We can frame the problem as a series of dilemmas: We can either enhance simulated!Will with a certain piece of information (which may involve fundamentally redesigning simulated!Will to have inhuman information-processing and reasoning capacities), or we can leave simulated!Will in the dark on this information, on the grounds that the real Will wouldn’t have been willing or able to factor it into his decision. (But the ‘able’ bit seems morally irrelevant—a situation may be morally good or bad even if a human cannot compute the reason or justification for that status. And the ‘willing’ seems improbable, and hard to calculate; how do we go about creating a simulation of whether Will would want us to modify simulated!Will in a given way, unless Will could fairly evaluate the modification itself without yet being capable of evaluating some of its consequences? How do we know in advance whether this modification is in excess of what Will would have wanted, if we cannot create a Will that both possesses the relevant knowledge and is untampered-with?)
Along similar lines, we can ask: Does mere exposure to certain facts unfairly dispose Will to choose certain policies the AI wants, even without redrafting the fundamental architecture of Will’s cognition? In other words, can an AI brainwash its simulated!Will by exposing simulated!Will specifically to the true information it knows would cause Will to assent to whatever proposition the AI wants? Humans are irrational, so we should expect there to be ‘hacks’ of this sort in any reasonable model; and since our biases are not discrete, i.e., it is not always possible to cleanly distinguish a biased decision from an unbiased one, the AI might not even be capable of determining whether it is brainwashing or unfairly influencing simulated!Will as opposed to merely informing or educating simulated!Will.
More generally: People can be wrong about what optimizes for their values. simulated!Will may perfectly reflect what Will would think, but not what would actually produce the most well-being for Will. I can be completely convinced that a certain situation optimizes for my values, and be wrong. But it is not an easy task to isolate my values (my ‘true’ preferences) from my stated preferences; certainly simulated!Will himself will not be an inerrant guide to this distinction. So this is a problem both for knowing how to build the simulation (i.e., what traits to exclude or include), and for how to assess when we’re done whether the simulation is serving as a useful guide to what Will actually prefers, as opposed to just being a guide to what Will thinks he prefers.
Bogdan Butnaru:
What I meant was is that the AI would keep inside it a predicate Will_Pearson_would_regret_wish (based on what I would regret), and apply that to the universes it envisages while planning.
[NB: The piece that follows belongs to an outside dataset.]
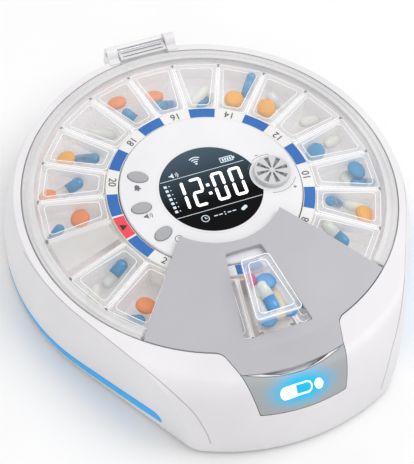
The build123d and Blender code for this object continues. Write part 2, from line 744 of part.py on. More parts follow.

A metaphor for what I mean is the AI telling a virtual copy of me all the stories of the future, from various view points, and the virtual me not regretting the wish. Of course I would expect it to be able to distill a non sentient version of the regret predicate.
So if it invented a scenario where it killed the real me, the predicate would still exist and say false. It would be able to predict this, and so not carry out this plan.
If you want to, generalize to humanity. This is not quite the same as CEV, as the AI is not trying to figure out what we want when we would be smarter, but what we don’t want when we are dumb. Call it coherent no regret, if you wish.
CNR might be equivalent of CEV if humanity wishes not to feel regret in the future for the choice. That is if we would regret being in a future where people regret the decision, even though current people wouldn’t.
So let’s suppose we’ve created a perfect zombie simulation!Will. A few immediate problems:
A human being is not capable of understanding every situation. If we modified the simulation of you so that it could understand any situation an AI could conceive of, we would in the process radically alter the psychology of simulation!Will. How do we know what cognitive dispositions of simulation!Will to change, and what dispositions not to change, in order to preserve the ‘real Will’ (i.e., an authentic representation of what you would have meant by ‘Will Pearson would regret wish’) in the face of a superhuman enhancement? You might intuit that it’s possible to simply expand your information processing capabilities without altering who you ‘really are,’ but real-world human psychology is complex, and our reasoning and perceiving faculties are not in reality wholly divorceable from our personality.
We can frame the problem as a series of dilemmas: We can either enhance simulated!Will with a certain piece of information (which may involve fundamentally redesigning simulated!Will to have inhuman information-processing and reasoning capacities), or we can leave simulated!Will in the dark on this information, on the grounds that the real Will wouldn’t have been willing or able to factor it into his decision. (But the ‘able’ bit seems morally irrelevant—a situation may be morally good or bad even if a human cannot compute the reason or justification for that status. And the ‘willing’ seems improbable, and hard to calculate; how do we go about creating a simulation of whether Will would want us to modify simulated!Will in a given way, unless Will could fairly evaluate the modification itself without yet being capable of evaluating some of its consequences? How do we know in advance whether this modification is in excess of what Will would have wanted, if we cannot create a Will that both possesses the relevant knowledge and is untampered-with?)
Along similar lines, we can ask: Does mere exposure to certain facts unfairly dispose Will to choose certain policies the AI wants, even without redrafting the fundamental architecture of Will’s cognition? In other words, can an AI brainwash its simulated!Will by exposing simulated!Will specifically to the true information it knows would cause Will to assent to whatever proposition the AI wants? Humans are irrational, so we should expect there to be ‘hacks’ of this sort in any reasonable model; and since our biases are not discrete, i.e., it is not always possible to cleanly distinguish a biased decision from an unbiased one, the AI might not even be capable of determining whether it is brainwashing or unfairly influencing simulated!Will as opposed to merely informing or educating simulated!Will.
More generally: People can be wrong about what optimizes for their values. simulated!Will may perfectly reflect what Will would think, but not what would actually produce the most well-being for Will. I can be completely convinced that a certain situation optimizes for my values, and be wrong. But it is not an easy task to isolate my values (my ‘true’ preferences) from my stated preferences; certainly simulated!Will himself will not be an inerrant guide to this distinction. So this is a problem both for knowing how to build the simulation (i.e., what traits to exclude or include), and for how to assess when we’re done whether the simulation is serving as a useful guide to what Will actually prefers, as opposed to just being a guide to what Will thinks he prefers.